- GIVEN EXERCISE
Copy verbatim the block of lines in the entries below whose first line contains "Keep writing the three.js" and whose last line contains "return x * STATIONS[:, 3], y". Leave out all other lines.

[CAD and scene scripts]
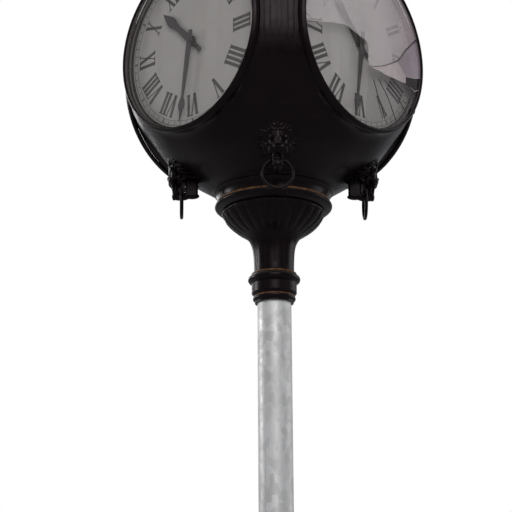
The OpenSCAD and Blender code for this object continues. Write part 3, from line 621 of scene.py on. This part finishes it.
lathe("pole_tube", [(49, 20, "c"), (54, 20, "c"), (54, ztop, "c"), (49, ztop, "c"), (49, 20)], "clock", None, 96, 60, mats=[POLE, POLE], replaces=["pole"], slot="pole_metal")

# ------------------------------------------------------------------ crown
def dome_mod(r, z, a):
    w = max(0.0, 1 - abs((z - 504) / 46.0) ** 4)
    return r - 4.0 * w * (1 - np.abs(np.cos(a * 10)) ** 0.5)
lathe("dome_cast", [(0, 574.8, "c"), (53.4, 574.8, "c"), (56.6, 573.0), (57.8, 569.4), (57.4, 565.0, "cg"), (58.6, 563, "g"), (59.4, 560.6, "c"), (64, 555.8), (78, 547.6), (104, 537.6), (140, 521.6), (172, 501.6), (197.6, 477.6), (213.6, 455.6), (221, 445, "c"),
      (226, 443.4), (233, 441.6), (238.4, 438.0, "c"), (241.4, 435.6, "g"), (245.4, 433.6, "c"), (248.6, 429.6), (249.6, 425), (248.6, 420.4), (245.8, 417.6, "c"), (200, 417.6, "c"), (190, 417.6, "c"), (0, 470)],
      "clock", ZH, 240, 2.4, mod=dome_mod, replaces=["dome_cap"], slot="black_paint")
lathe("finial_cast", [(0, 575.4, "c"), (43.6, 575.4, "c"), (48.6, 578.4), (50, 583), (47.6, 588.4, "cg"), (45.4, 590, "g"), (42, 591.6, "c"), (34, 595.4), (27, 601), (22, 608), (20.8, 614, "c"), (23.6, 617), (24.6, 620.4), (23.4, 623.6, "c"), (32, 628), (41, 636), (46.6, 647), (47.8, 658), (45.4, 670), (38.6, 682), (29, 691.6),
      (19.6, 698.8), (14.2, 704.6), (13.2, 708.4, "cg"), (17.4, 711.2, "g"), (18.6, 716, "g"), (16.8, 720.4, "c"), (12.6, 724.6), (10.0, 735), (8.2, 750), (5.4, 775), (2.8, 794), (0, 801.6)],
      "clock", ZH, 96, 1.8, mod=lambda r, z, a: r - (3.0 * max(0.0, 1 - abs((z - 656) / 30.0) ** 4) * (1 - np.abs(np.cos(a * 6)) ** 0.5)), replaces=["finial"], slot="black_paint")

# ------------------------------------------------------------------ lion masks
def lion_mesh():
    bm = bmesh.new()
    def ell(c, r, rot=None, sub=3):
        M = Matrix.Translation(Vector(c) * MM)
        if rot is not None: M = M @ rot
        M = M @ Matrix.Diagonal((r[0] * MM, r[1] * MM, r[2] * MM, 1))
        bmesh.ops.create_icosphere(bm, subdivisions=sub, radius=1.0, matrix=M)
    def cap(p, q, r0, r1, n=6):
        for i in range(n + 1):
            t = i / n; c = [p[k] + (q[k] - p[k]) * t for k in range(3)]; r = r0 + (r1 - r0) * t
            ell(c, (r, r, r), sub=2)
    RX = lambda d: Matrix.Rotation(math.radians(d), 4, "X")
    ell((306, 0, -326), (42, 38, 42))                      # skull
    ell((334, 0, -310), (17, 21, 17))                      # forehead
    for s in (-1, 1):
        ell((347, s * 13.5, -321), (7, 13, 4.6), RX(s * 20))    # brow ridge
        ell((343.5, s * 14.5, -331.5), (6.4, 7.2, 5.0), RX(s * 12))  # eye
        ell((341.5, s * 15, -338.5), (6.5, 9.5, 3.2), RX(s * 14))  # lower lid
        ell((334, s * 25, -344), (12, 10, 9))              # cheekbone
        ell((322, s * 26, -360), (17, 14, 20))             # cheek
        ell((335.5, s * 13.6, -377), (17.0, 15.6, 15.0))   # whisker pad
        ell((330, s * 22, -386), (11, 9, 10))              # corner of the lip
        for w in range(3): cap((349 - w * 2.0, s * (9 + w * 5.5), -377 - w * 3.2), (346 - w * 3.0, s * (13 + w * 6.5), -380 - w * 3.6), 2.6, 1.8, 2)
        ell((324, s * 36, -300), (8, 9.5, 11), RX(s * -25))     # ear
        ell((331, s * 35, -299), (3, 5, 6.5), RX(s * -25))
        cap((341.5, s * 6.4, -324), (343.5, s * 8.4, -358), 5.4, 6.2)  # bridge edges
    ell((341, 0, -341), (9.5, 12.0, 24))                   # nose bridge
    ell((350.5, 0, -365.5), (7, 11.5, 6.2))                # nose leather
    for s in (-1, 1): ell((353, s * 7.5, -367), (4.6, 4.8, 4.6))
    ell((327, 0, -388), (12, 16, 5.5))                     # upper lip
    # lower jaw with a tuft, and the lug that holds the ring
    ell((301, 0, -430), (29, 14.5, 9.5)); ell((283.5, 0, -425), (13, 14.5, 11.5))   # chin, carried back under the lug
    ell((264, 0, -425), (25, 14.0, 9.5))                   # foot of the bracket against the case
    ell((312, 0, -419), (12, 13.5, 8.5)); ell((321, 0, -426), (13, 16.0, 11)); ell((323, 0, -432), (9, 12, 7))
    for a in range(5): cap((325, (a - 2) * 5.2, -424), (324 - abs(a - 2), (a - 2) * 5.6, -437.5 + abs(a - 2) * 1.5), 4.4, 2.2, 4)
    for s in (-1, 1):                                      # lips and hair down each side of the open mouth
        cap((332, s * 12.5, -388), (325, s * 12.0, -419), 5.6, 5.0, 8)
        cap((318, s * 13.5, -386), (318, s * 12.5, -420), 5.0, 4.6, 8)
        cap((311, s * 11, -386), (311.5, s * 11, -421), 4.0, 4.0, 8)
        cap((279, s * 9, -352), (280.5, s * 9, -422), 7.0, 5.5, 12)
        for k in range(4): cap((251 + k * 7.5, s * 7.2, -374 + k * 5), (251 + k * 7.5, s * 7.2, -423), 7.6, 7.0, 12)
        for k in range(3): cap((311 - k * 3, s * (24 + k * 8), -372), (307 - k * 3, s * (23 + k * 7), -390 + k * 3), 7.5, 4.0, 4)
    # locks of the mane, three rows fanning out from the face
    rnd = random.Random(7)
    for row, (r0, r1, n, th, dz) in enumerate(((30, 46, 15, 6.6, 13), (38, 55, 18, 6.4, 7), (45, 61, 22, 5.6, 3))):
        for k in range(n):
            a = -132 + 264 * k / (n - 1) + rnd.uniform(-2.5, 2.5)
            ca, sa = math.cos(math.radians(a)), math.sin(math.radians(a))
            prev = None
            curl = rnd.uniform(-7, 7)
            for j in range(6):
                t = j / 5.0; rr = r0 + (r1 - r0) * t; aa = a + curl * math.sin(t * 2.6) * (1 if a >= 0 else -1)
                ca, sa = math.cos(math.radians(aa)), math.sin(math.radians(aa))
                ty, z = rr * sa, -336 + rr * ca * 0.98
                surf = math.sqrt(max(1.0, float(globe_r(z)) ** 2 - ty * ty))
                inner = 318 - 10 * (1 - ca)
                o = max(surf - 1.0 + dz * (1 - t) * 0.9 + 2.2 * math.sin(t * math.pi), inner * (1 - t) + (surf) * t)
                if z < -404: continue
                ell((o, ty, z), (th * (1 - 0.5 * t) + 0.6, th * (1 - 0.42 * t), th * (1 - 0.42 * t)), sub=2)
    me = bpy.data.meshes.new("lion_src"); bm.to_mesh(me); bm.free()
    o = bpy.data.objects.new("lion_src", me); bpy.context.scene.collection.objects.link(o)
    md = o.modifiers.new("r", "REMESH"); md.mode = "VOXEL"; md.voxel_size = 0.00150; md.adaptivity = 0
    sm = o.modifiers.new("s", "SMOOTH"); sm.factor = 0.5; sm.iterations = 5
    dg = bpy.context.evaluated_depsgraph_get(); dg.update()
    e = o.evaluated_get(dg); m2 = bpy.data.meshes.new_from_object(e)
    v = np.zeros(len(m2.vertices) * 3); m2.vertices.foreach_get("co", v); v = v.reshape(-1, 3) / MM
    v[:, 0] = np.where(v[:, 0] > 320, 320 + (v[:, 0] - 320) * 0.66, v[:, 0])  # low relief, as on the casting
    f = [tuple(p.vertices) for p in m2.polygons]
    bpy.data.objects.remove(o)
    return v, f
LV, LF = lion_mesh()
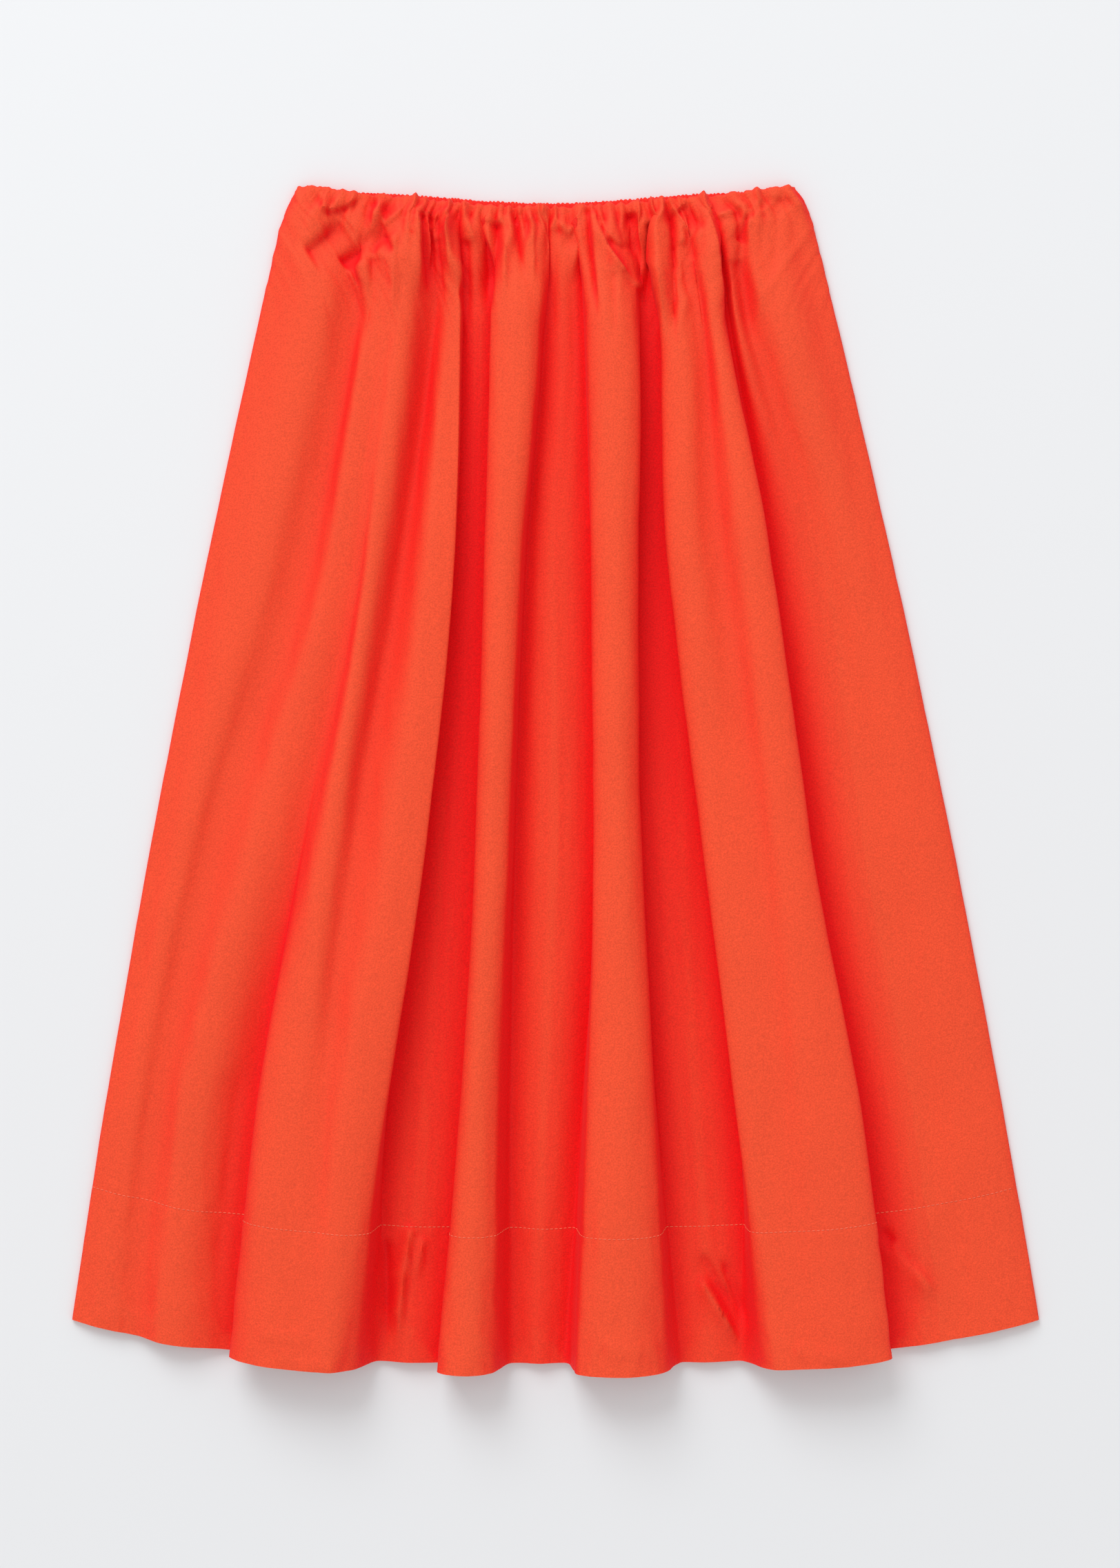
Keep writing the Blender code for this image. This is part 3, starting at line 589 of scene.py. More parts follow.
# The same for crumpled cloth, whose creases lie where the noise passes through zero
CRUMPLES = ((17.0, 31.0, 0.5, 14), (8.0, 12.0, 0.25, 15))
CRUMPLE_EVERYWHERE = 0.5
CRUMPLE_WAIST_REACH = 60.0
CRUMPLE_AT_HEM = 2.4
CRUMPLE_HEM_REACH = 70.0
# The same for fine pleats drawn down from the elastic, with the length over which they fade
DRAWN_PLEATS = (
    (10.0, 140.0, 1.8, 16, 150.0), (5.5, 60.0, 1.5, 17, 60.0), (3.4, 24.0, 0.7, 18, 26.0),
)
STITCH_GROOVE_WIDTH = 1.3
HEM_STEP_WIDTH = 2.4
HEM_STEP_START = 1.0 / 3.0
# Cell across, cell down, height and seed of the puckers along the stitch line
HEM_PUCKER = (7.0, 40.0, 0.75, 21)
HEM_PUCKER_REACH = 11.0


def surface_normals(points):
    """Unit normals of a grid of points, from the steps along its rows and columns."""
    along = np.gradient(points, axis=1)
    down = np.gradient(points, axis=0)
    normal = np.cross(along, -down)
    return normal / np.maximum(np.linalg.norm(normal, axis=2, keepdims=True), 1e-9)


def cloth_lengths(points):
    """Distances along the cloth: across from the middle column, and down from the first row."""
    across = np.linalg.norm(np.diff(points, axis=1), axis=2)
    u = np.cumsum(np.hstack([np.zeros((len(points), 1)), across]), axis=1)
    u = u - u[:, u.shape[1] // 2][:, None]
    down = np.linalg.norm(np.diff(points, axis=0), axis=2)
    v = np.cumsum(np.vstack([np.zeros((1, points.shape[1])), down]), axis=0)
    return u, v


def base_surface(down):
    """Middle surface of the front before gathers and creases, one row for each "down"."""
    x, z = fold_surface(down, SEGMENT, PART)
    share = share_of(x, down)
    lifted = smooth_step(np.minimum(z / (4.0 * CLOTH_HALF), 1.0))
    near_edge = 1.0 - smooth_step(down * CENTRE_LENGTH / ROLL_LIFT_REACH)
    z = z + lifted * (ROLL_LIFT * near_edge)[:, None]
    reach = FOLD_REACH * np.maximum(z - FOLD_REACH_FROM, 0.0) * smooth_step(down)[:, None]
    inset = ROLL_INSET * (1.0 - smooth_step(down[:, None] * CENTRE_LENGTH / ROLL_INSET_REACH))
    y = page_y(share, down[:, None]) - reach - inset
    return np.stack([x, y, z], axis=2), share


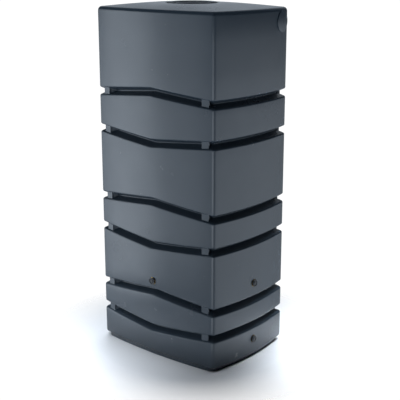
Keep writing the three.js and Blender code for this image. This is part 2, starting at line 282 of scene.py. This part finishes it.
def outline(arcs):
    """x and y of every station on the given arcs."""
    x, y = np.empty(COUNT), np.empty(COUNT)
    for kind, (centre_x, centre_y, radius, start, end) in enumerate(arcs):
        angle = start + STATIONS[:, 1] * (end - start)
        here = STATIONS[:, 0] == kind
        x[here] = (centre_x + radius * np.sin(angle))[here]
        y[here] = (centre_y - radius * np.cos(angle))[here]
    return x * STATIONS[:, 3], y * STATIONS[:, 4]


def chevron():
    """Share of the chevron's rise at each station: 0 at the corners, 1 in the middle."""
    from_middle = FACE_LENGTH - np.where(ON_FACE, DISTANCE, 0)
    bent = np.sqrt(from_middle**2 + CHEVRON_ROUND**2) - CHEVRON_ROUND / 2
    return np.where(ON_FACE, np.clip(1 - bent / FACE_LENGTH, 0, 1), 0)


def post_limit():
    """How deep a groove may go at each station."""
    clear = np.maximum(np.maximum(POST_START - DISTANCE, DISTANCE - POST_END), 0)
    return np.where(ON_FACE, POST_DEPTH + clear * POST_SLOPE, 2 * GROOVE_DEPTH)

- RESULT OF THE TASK
Keep writing the three.js and Blender code for this image. This is part 2, starting at line 282 of scene.py. This part finishes it.
def outline(arcs):
    """x and y of every station on the given arcs."""
    x, y = np.empty(COUNT), np.empty(COUNT)
    for kind, (centre_x, centre_y, radius, start, end) in enumerate(arcs):
        angle = start + STATIONS[:, 1] * (end - start)
        here = STATIONS[:, 0] == kind
        x[here] = (centre_x + radius * np.sin(angle))[here]
        y[here] = (centre_y - radius * np.cos(angle))[here]
    return x * STATIONS[:, 3], y * STATIONS[:, 4]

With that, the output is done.